DON'T consider what you paid for your home
Maybe you still owe $500,000 on a $280,000 house. Maybe you inherited the home and paid nothing! The only thing that matters is your home's value right now, not what you paid or what you owe.

DON'T listen to the News; both local & national
Ignore the News. No matter how "local" the news claims to be, it's not local enough to do anything other than create hype or scare the pants off of you.  That's what the News gets paid to do; freak you out.  What's happening within a major metropolitan area is rarely what's happening in your town...much less on your street.  Don't believe the hype; good, bad, or indifferent.

DON'T put too much weight into what is currently on the market.
Sure, those homes might be your competition, but they also could have been on the market and are never going to sell!  I recently saw a listing that had been on the market for 985 days.  How relevant is that?  Remember, what your neighbor 'wants' for his house and your other neighbor 'wants' for hers is no guarantee that either of them will get it. Yes, look at the active market, but more importantly look at what has closed recently (lets call 'recently'...90 days or so depending on location and price-point).

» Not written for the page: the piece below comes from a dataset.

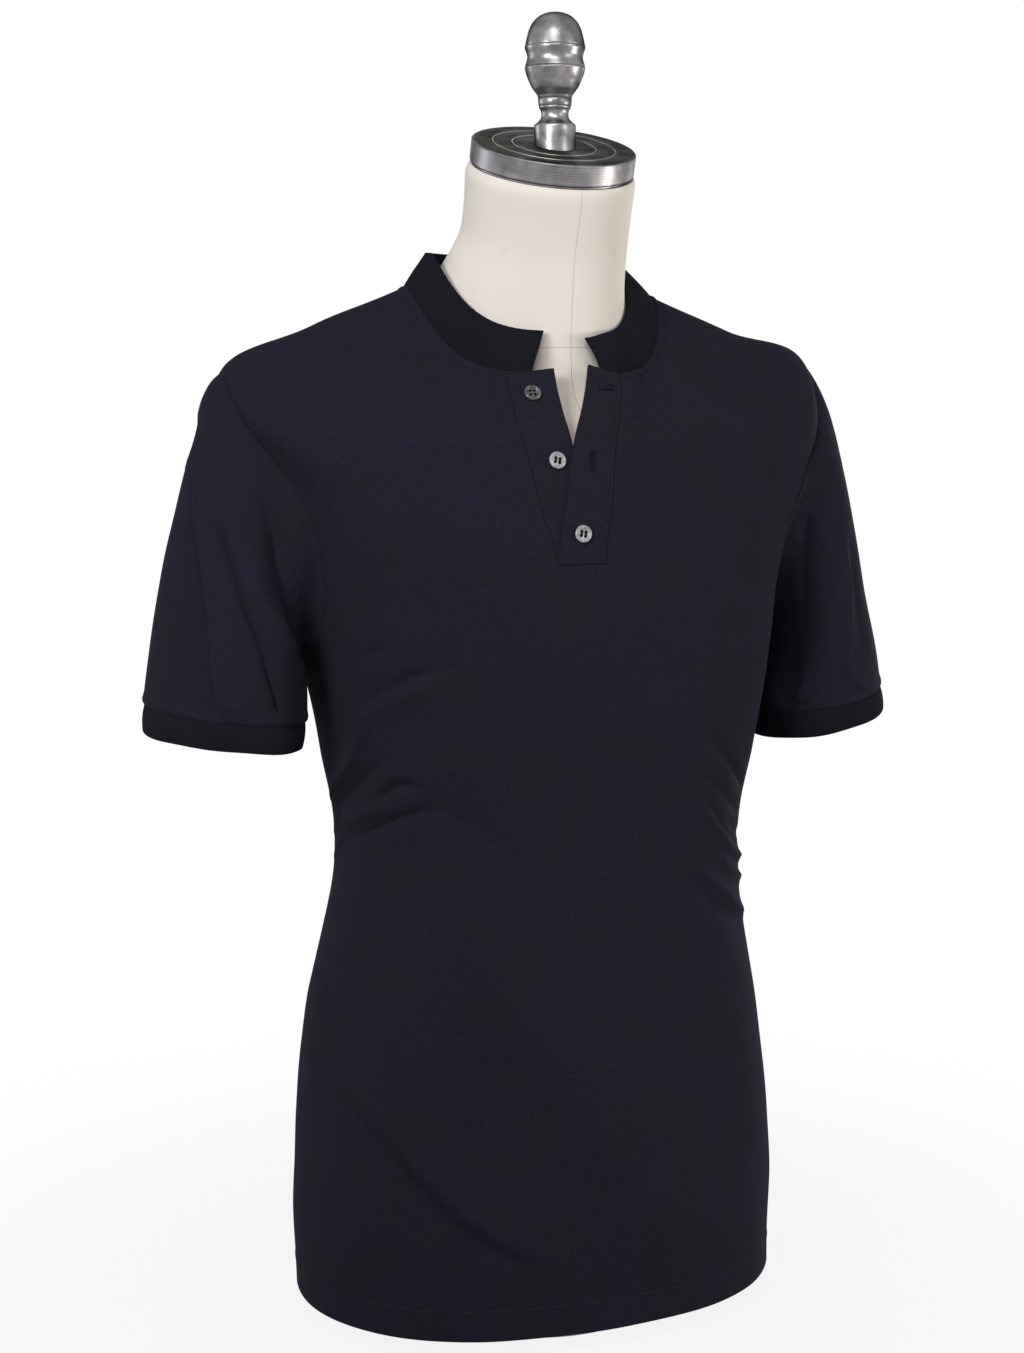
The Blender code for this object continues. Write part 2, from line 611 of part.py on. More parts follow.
def make_materials():
    for name, (colour, roughness, metallic) in MATERIALS.items():
        material = bpy.data.materials.new(name)
        material.use_nodes = True
        shader = material.node_tree.nodes["Principled BSDF"]
        shader.inputs["Base Color"].default_value = (*colour, 1)
        shader.inputs["Roughness"].default_value = roughness
        shader.inputs["Metallic"].default_value = metallic


def main():
    clear_scene()
    make_materials()
    parts, cutters = (bpy.data.collections.new(name) for name in ("polo_on_form", "cutters"))
    for collection in (parts, cutters):
        bpy.context.scene.collection.children.link(collection)
    make_front(parts)
    make_back(parts)
    make_strips(parts)
    make_collar(parts)
    for sleeve in SLEEVES:
        make_sleeve(sleeve, parts)
    make_buttons(parts, cutters)
    make_form(parts)
    make_neck_cap(parts)
    make_finial(parts, cutters)
    make_foot(parts)


main()
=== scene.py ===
"""Polo shirt on a limbless dress form: the looks of every piece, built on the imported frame.

Metres, +Z up. The form faces -Y and +X is the wearer's left. Angles round the body are 0 at the wearer's left
side, 90 degrees at the centre front, 180 at the right side and 270 at the centre back. A sleeve's turns are
0 outside, 90 in front, 180 under the arm and 270 behind; its run is 0 at the armhole and 1 at the cuff.
"""

import math
from collections import namedtuple
from contextlib import contextmanager

import bmesh
import bpy
import numpy as np
from mathutils import Matrix, Vector


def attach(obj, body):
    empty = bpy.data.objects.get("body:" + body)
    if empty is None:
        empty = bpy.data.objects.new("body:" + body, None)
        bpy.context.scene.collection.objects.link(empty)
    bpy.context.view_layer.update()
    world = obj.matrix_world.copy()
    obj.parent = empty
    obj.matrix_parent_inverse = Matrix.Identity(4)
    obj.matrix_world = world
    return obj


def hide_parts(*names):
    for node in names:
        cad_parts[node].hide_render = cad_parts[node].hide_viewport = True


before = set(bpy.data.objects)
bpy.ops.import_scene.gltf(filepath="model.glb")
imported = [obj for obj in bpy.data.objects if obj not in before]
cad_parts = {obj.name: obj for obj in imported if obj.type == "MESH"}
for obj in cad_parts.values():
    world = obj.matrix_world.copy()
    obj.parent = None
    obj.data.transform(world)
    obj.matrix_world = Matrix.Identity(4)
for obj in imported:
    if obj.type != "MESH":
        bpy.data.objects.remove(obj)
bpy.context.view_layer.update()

MM = 0.001

# ---------------------------------------------------------------- sizes shared with the solids

Ring = namedtuple(
    "Ring", "name z_side z_front z_back lean half_width x_side x_front y_side y_front y_back square"
)
HALF_WIDTH, Y_SIDE, Y_FRONT = (Ring._fields.index(size) - 1 for size in ("half_width", "y_side", "y_front"))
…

I encourage my clients to list at absolutely the most competitive price possible. This creates the highest number of showings. It also creates a bit of a 'feeding frenzy' which plants a seed of urgency within your buyers. Buyers usually have lots of options, and they won't have time to look into all of them. Price is always a motivator for prospective buyers and their Realtors, so let's make the list price an intelligent and competitive one. Consider best-case and worst-case: If the offer you receive is too low, you can accept it or make a counteroffer.  If your price is too high...you'll never get an offer to accept or counter.  That idea alone illustrates the importance of not overpricing your house.

Having a stale, overpriced house on the market is ineffective, inefficient, and frankly...embarrassing for the sellers and their Realtor.  When your home is priced right...it feels right, and the activity you'll see proves that it is.  THAT is when you know you hit the sweet spot.